В записи Суворина фигурирует один хозяин, «солдат», а в записи Кривенко – хозяйка, жена унтер-офицера. Хозяйка упоминается и в воспоминаниях В. А. Панаева («хозяйка объявила <…>, что потерпит еще два дня, а затем выгонит вон»). Именно хозяйка – жена унтер-офицера – выгоняет из деревянного флигелька «бедного Клима» (I: 23–34), который два месяца был болен горячкой. Образ петербургской хозяйки появляется в очерке «Петербургские углы» и в «Тихоне Тростникове», куда вошел этот очерк. Вполне реальный и узнаваемый, этот образ типичен для творчества молодого Некрасова и для его позднейших автобиографических рассказов. В рассказе о «гувернантке», записанном Колбасиным, также хозяйка грозится выкинуть влюбленных из квартиры. Этот маленький фрагмент «истории о гувернантке» варьирует рассказ Некрасова о выселении. Можно уточнить – «о выселении с Разъезжей». Эпизод с угрозой выселения из полуподвальной комнатки на Васильевском острове и соответствующий эпизод из «Тихона Тростникова», содержащие одни и те же подробности (лежание на полу, питание черным хлебом и т. д.), по сути, являются более «мягким» вариантом этого рассказа – одного из ключевых эпизодов некрасовской биографии в изложении поэта и мемуаристов.

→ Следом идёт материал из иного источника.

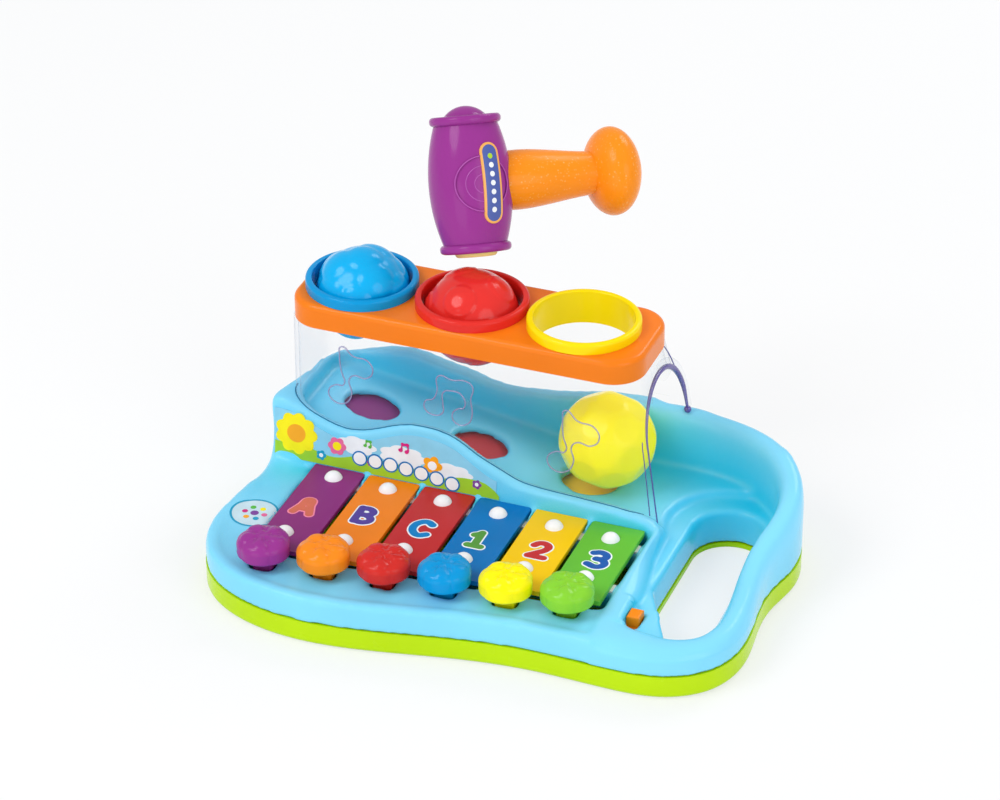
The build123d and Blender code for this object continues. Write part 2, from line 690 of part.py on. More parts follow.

Выселение юноши из петербургской квартиры – неоднократно повторяющийся сюжетный ход некрасовского художественного произведения и автобиографического рассказа, а потеря крова в темную ненастную осеннюю ночь – повторяющаяся подробность. Она присутствует и в рассказе, записанном Колбасиным, но на ассоциативном уровне. Колбасин отмечает контраст между послужившим для Некрасова толчком к воспоминанию «сумрачным петербургским вечером» и комфортабельным кабинетом поэта[123]
, а стихотворение «Еду ли ночью по улице темной…» рисует и «пасмурный день», и «брызги дождя», и холод, и «пар от дыханья», и бездомность, более того – безнадежность будущего («Купит хозяин с проклятьем три гроба…»).Этот образ осени уже существует Некрасовым в его первом прозаическом опыте – повести «Макар Осипович Случайный» («Пантеон». 1840. № 5): «Ночь была самая ненастная. Она принадлежала к числу тех ночей, которых такой большой запас у петербургской природы, которые посылаются на грешных столичных жителей как гении насморков и коклюшей. Ветер, срывая, как хромоногий бес, крыши старых домов или шапки прохожих, бегал по улицам и пел заунывную песню, сопровождаемую стуком частого, мелкого дождя в железные кровли и прерывчатым шумом воды в трубах и водостоках. Фонари горели тускло, как будто вылив половину света на тротуары <…> Дождь <…> немилосердно стучал в лицо бедного прохожего <…> песня бури напоет невольно грустные думы» (VII: 23–24).
Следуя ассоциативной связи мемуарной записи с образной системой произведений Некрасова, легко было бы гипотетически уточнить время расставания поэта и «гувернантки» – осень. Однако никаких уточнений по поводу временных рамок этой связи ни один мемуарный источник не содержит.